Foxcatcher is a film with a lot of pedigree. Director Bennett Miller has ample chops with Capote and Moneyball under his belt; Mark Ruffalo is a redoubtable casting choice; and since Magic Mike, Channing Tatum has been setting himself up as a very formidable acting presence. Many will be aware of the buzz surrounding Steve Carell’s first big screen outing in a dramatic role and this is certainly drumming up attention for awards season. And yet, I can’t help but be disappointed by this, on many levels admirable, film.
An abundance of good material
Foxcatcher follows the real lives of the brothers Mark and Dave Schultz (Tatum and Ruffalo, respectively), Olympic gold medallist wrestlers who eventually fall into the sphere of John du Pont (Carell) – a millionaire with ambitions to train America’s best wrestling team at his Foxcatcher facility. It cannot be stressed enough that you should avoid finding out about the twisted real events that are portrayed in the film. The movie is designed to build up to the grim finale that capped off the three men’s relationship: foreknowledge could easily ruin the crescendo that the filmmakers seek to orchestrate.
There is an abundance of good material to be found. You don’t often find a film that pays such keen attention to physical performances on both large and minute scales. So much is communicated between Mark and Dave through the way they spar and train together. Mark is intense, bullish and strong. Dave (though by no means unimposing) is slightly leaner but his movements show the composure, practise and skill that Mark has yet to master in the ring and which are the root of so much friction between them.
Away from the sweaty, violent and surprisingly tactical wrestling matches (I know nothing about this sport, for the record), characters still exude presence through their small gestures and gait. From Mark’s stomping plod with his immobile over-muscled shoulders to du Pont’s sinister stiffness and misplaced breathing, the characters tell you a lot before they even dig into the script.
They justify and prostrate themselves before the Stars and Stripes
There’s intellectual meat on the muscles too. Of course, Foxcatcher is somewhat dictated by real life events– liberties are taken– but the fact that du Pont’s estate is built on Valley Forge is played to good effect (this is the location where General Washington turned around America’s military campaign in the American Revolutionary War, if you don’t know). Mark is initially lured in by du Pont with the crass flag-waving rhetoric you’d expect to find on Fox News editorial sign-offs, and the film draws out the delusions of these characters as they justify and prostrate themselves before the Stars and Stripes.
Miller has previous form dissecting the dynamics of the wealthy in American society with Moneyball and it returns as something of a theme here. Du Pont’s increasingly worrying behaviour is tolerated and encouraged because of his ancestral wealth and this is contrasted to the considerably more modest background of the Schultz family. The shadow of social exploitation and snobbery looms over proceedings, primarily with the distant and infrequent figure of du Pont’s mother (played by Vanessa Redgrave) who reprimands her son for associating with a ‘low sport’, and whose prize horse-breeding obsession may suggest her son is engaged in a parallel exercise of livestock cultivation.

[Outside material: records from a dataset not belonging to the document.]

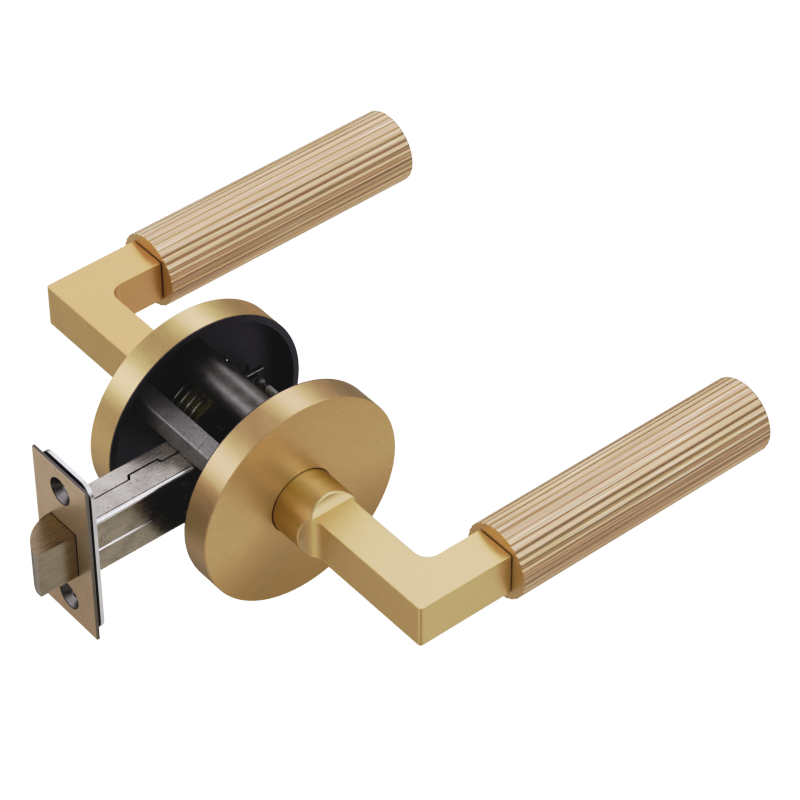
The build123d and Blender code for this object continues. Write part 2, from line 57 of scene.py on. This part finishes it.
# ------------------------------------------------------------------ shader helpers
class Tree:
    """A small wrapper that adds nodes to one material and links them."""

    def __init__(self, name):
        self.mat = bpy.data.materials.new(name)
        self.mat.use_nodes = True
        self.nt = self.mat.node_tree
        self.nt.nodes.clear()
        self.out = self.add("ShaderNodeOutputMaterial")
        self.bsdf = self.add("ShaderNodeBsdfPrincipled")
        self.link(self.bsdf.outputs["BSDF"], self.out.inputs["Surface"])
        self.coord = self.add("ShaderNodeTexCoord").outputs["Object"]

    def add(self, kind, **props):
        n = self.nt.nodes.new(kind)
        for k, v in props.items():
            setattr(n, k, v)
        return n

    def link(self, a, b):
        self.nt.links.new(a, b)

    def put(self, socket, value):
        if hasattr(value, "is_output"):
            self.link(value, socket)
        else:
            socket.default_value = value

    def stretch(self, scale, turn=(0, 0, 0), shift=(0, 0, 0), source=None):
        m = self.add("ShaderNodeMapping", vector_type="POINT")
        self.link(source or self.coord, m.inputs["Vector"])
        m.inputs["Scale"].default_value = scale
        m.inputs["Rotation"].default_value = turn
        m.inputs["Location"].default_value = shift
        return m.outputs["Vector"]

    def noise(self, vector, scale=1.0, detail=3.0, rough=0.5, distort=0.0):
        n = self.add("ShaderNodeTexNoise")
        self.link(vector, n.inputs["Vector"])
        n.inputs["Scale"].default_value = scale
        n.inputs["Detail"].default_value = detail
        n.inputs["Roughness"].default_value = rough
        n.inputs["Distortion"].default_value = distort
        return n.outputs["Fac"]

    def voronoi(self, vector, scale, feature="F1", randomness=1.0):
        n = self.add("ShaderNodeTexVoronoi", feature=feature)
        self.link(vector, n.inputs["Vector"])
        n.inputs["Scale"].default_value = scale
        n.inputs["Randomness"].default_value = randomness
        return n.outputs["Distance"]

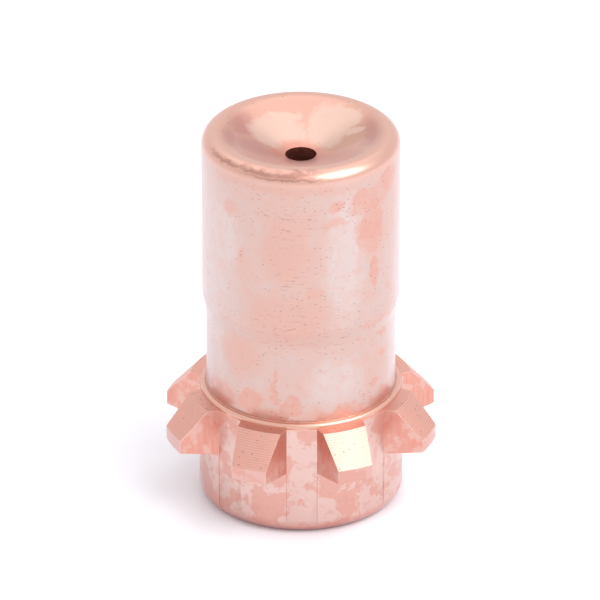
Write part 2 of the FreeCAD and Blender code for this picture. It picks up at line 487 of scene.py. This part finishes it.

Redgrave’s character is the source of some deliciously dark mother issues for Carell’s du Pont and the whole enterprise of the film is on some level qualified as an exploration of warped psychologies. The sport of wrestling seems, especially for Mark, to be a sublimating exercise for his vast reserves of pent up rage. John du Pont is a stew of complexes and ticks. Miller charts the progressive poisoning of the relationships between the characters, particularly as Mark seems to bat back and forth between his two surrogate fathers: du Pont and his brother. If you enjoy psychological elements in your drama, there is a rich a seam to be found here.
Undermined by tonal monotony
This sounds in many ways like a resounding recommendation but alas Foxcatcher can’t quite satisfy the expectations it builds for itself. It has good performances, delightfully poisonous drama, a decent eye for shooting the wrestling sequences but it can’t quite sustain itself. The main culprit is the ceaseless dedication to focus only on the endpoint: everything is geared to the release of tension that occurs at the very end. Each element, whilst commendable, is undermined by tonal monotony.
What do the quiet moments of reflection do? They build tension. What do John du Pont’s ridiculous yet sinister comments do? They build tension. What do the training sequences do? They build tension. What does the relationship with the mother do? It builds tension. What does the conflict between economic backgrounds do? It builds tension. What does the shadow of American military fixation— you see my point.
Of some consolation, the ending itself is by no means unaffecting. However, after so much build-up Foxcatcher struggles to justify the ceaseless rising pressure that its runtime consists of.
Verdict: This is a good film with great acting across the board, and a noteworthy performance by Steve Carell playing against type. Sadly, you will probably leave the cinema thinking the film could have achieved more with all of its assets.
Foxcatcher is currently on wide-release in the UK, USA and Australia.